Given task
Will you return, word for word, only the lines from the top of the data below down to and including the one with "return np.exp(-(((x - centre)"?

Given information
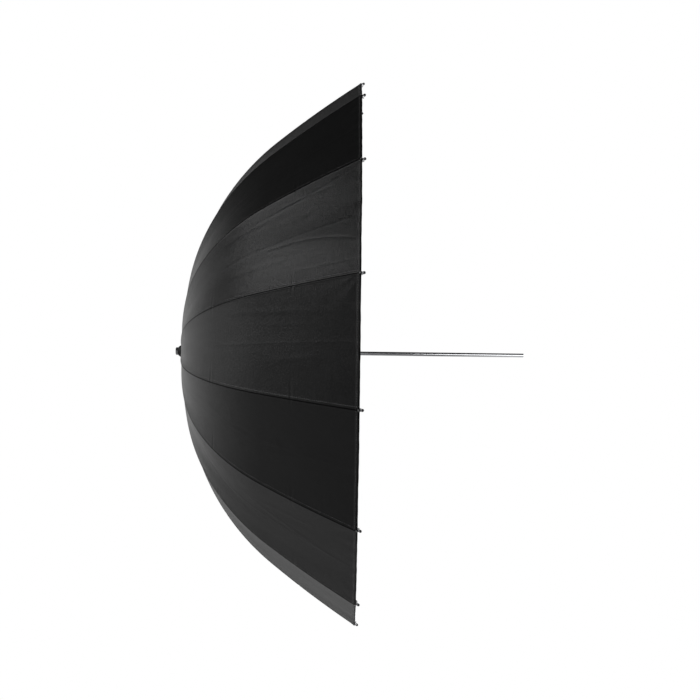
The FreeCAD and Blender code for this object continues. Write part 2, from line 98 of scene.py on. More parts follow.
HEM_STITCH_AT = HEM_WIDTH - 1.8 * MM

# The felled seam and the hem: how far each part stands proud or sinks, where it lies and how wide.
LIP_RISE = 0.10 * MM
LIP_INNER = (0.4 * MM, 1.1 * MM)
LIP_OUTER = (5.6 * MM, 7.2 * MM)
ROLL_RISE, ROLL_AT, ROLL_WIDTH = 0.34 * MM, 1.7 * MM, 0.9 * MM
GROOVE_DEPTH, GROOVE_WIDTH = 0.34 * MM, 0.6 * MM
STITCH_SINK = 0.14 * MM
HEM_RISE = 0.42 * MM

# Handed to fasten with each band; nothing in this script thins the bands as the umbrella closes.
CROWN_KEEP = 0.5
RIM_KEEP = 0.29


# ---------------------------------------------------------------- small tools

def smooth(x, start, stop):
    """0 before start, 1 after stop, with a soft step between."""
    share = np.clip((x - start) / (stop - start), 0.0, 1.0)
    return share * share * (3.0 - 2.0 * share)


def bump(x, centre, width):
    """A bell of height 1."""
    return np.exp(-(((x - centre) / width) ** 2))


def unit(vectors):
    return vectors / np.linalg.norm(vectors, axis=-1, keepdims=True)


# ---------------------------------------------------------------- seam line

def seam_arcs():
    """Start length, radius, start slope and centre of each arc, and the whole length."""
    arcs, length, point = [], 0.0, np.zeros(2)
    for radius, start, stop in SEAM_ARCS:
        start, stop = math.radians(start), math.radians(stop)
        centre = point + radius * np.array((math.cos(start), -math.sin(start)))
        arcs.append((length, radius, start, centre))
        point = centre - radius * np.array((math.cos(stop), -math.sin(stop)))
        length += radius * (stop - start)
    return arcs, length


ARCS, SEAM_LENGTH = seam_arcs()


def seam_line(s):
    """Distance down the shaft, radius and slope of the seam line at length s."""
    s = np.asarray(s, float)
    down, out, slope = np.zeros_like(s), np.zeros_like(s), np.zeros_like(s)
    for begin, radius, start, centre in ARCS:
        here = s >= begin
        angle = start + (s - begin) / radius
        down = np.where(here, centre[0] - radius * np.cos(angle), down)
        out = np.where(here, centre[1] + radius * np.sin(angle), out)
        slope = np.where(here, angle, slope)
    return down, out, slope


def half_width(s):
    """Half the chord between two ribs."""
    return seam_line(s)[1] * math.sin(HALF_GORE)


def rib_basis(rib):
    """Down the shaft, out along the rib and across towards the next rib."""
    axis = np.array(joints["rib_%02d_fold" % (rib + 1)]["axis"])
    return np.stack((X_AXIS, np.cross(X_AXIS, axis), -axis))


# ---------------------------------------------------------------- folds of the cloth

CREASES_PER_GORE = 6
SWELLS_PER_GORE = 5
TIP_FOLDS = 2

# The wrinkled gore lies between ribs 3 and 4, whose rim bands have a finer mesh. Each crease has
# where it starts and stops (s, then its place between the ribs from -1 to 1), width and height.
WRINKLED_GORE = 2
WRINKLED_RIBS = (WRINKLED_GORE, WRINKLED_GORE + 1)
FINER = 1.8
WRINKLES = (
    (700 * MM, 0.44, 505 * MM, 0.08, 2.8 * MM, -0.22 * MM),
    (650 * MM, -0.83, 450 * MM, -0.68, 2.8 * MM, 0.20 * MM),
    (640 * MM, -0.73, 530 * MM, -0.76, 2.6 * MM, -0.18 * MM),
    (700 * MM, 0.74, 570 * MM, 0.72, 2.8 * MM, -0.16 * MM),
    (618 * MM, -0.66, 590 * MM, -0.30, 3.2 * MM, 0.18 * MM),
    (606 * MM, -0.62, 584 * MM, -0.40, 3.2 * MM, -0.18 * MM),
)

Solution
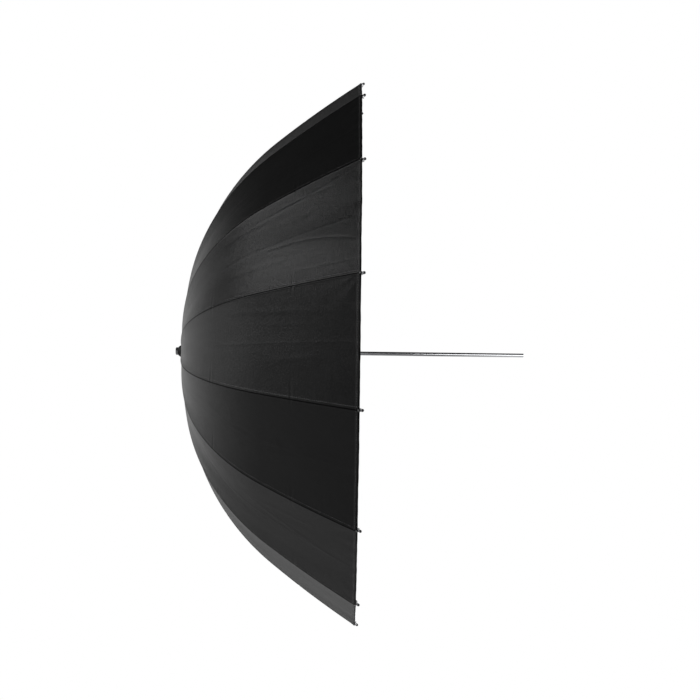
The FreeCAD and Blender code for this object continues. Write part 2, from line 98 of scene.py on. More parts follow.
HEM_STITCH_AT = HEM_WIDTH - 1.8 * MM

# The felled seam and the hem: how far each part stands proud or sinks, where it lies and how wide.
LIP_RISE = 0.10 * MM
LIP_INNER = (0.4 * MM, 1.1 * MM)
LIP_OUTER = (5.6 * MM, 7.2 * MM)
ROLL_RISE, ROLL_AT, ROLL_WIDTH = 0.34 * MM, 1.7 * MM, 0.9 * MM
GROOVE_DEPTH, GROOVE_WIDTH = 0.34 * MM, 0.6 * MM
STITCH_SINK = 0.14 * MM
HEM_RISE = 0.42 * MM

# Handed to fasten with each band; nothing in this script thins the bands as the umbrella closes.
CROWN_KEEP = 0.5
RIM_KEEP = 0.29


# ---------------------------------------------------------------- small tools

def smooth(x, start, stop):
    """0 before start, 1 after stop, with a soft step between."""
    share = np.clip((x - start) / (stop - start), 0.0, 1.0)
    return share * share * (3.0 - 2.0 * share)


def bump(x, centre, width):
    """A bell of height 1."""
    return np.exp(-(((x - centre) / width) ** 2))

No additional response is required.